Никто еще не знал в ту пору, не ведал, что страшна не эта или другая бомбежка, а долгая, мучительная война, которой многим не пережить именно из-за этой долготы, из-за голода и болезней. Вот как нашей маме.
Память трудно расчленить без вреда на отрезки, она единая, это дорогу, да и то условно, можно как-то разделить на остановки.
Но если бы оказалось возможным без потерь представить мою жизнь по частям, то вышло бы три неравных части, и одна из них — моя довоенная жизнь, самая ранняя, состоящая из каких-то проблесков, первых ощущений, догадок, потом война, а далее все, что было после, вплоть до моего последнего мгновения.
До войны: оно должно было произноситься и писаться как бы на едином выдохе (а может, вдохе), как одно целое, а именно «довойны». Все буквы вместе и все залпом.
Мы научились говорить: «Как довойны». Утешаясь в самые смертельные, отчаянные времена.
Вот победим, и снова будет у нас жизнь «как довойны».
При помощи этого магического слова мы пытались как бы приблизить будущее через наше прошлое. Хотя едва помнили, как оно было и было ли на самом деле, память истаивала, теряя по крохам подробности, и уже не сама реальность, а нечто туманное, преувеличенное, как всякая желаемая фантазия, поддерживала нас. Ничего другого, правда, и не оставалось.
Порой мне кажется, что я помню ее всю, эту войну. Всю — по дням и часам. Но это неправда. Я, как и остальные, воспринимал войну послойно, по временам, и среди них есть слой сорок первого и сорок второго и так далее годов, и так они кругами отложились на моей древесине: угольно-пепельные, широкие. У дерева, кто знает, на срезе широкие полосы означают неблагоприятные годы.
Но и то, что осталось, могло оказаться непосильным для наших неотвердевших душ, да и неокрепших позвонков, которые подчас не выносили тяжести пережитого и лопались, как разрывные пули.
Это не образ, а реальность. Многие мои дружки, перенеся войну, не перенесли ее последствий.
А что такое последствия, если не та же война, только растянутая на все остальные наши годы.

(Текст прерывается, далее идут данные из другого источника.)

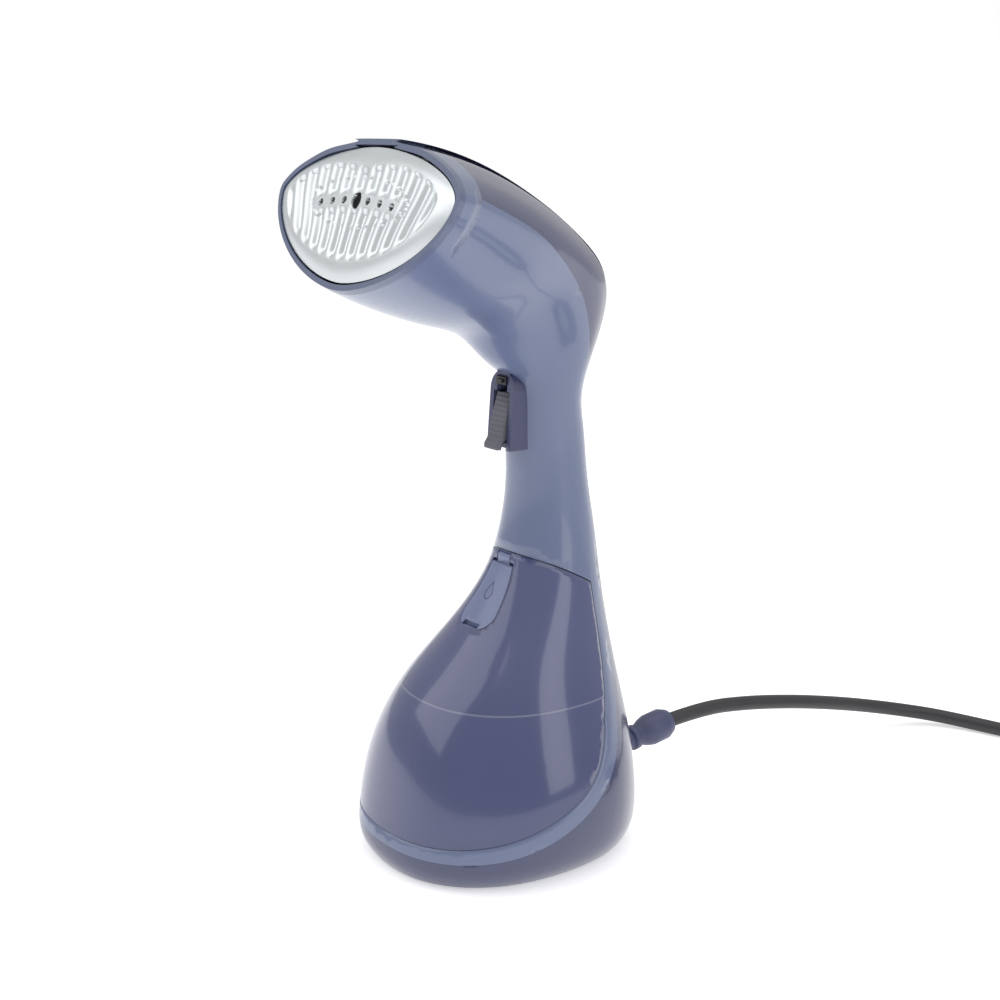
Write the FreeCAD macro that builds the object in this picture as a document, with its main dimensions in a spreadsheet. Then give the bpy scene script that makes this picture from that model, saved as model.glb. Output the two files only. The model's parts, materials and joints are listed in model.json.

Значит, пережить физически войну — это еще не все, не все, что нам дано. Нам пришлось тащить ее годами на себе, как непосильный груз.
Стараясь не помнить и все-таки вспоминать, пусть и невольно: делать вид, что она осталась там, вдали, подавлять ее, но одновременно чувствовать каждое мгновение, как она стучит внутри нас, готовая вырваться наружу.
Зрительно я представляю пережитое нами как некое минированное поле, о котором до поры забыли, оно поросло травой. А мы пашем и пашем по этому полю, обреченные взрываться, и мы взрываемся, хотя этих поздних, уничтожающих нас взрывов уже никто не слышит. Люди уверены, что мы не гибнем, что мы умираем от инфарктов.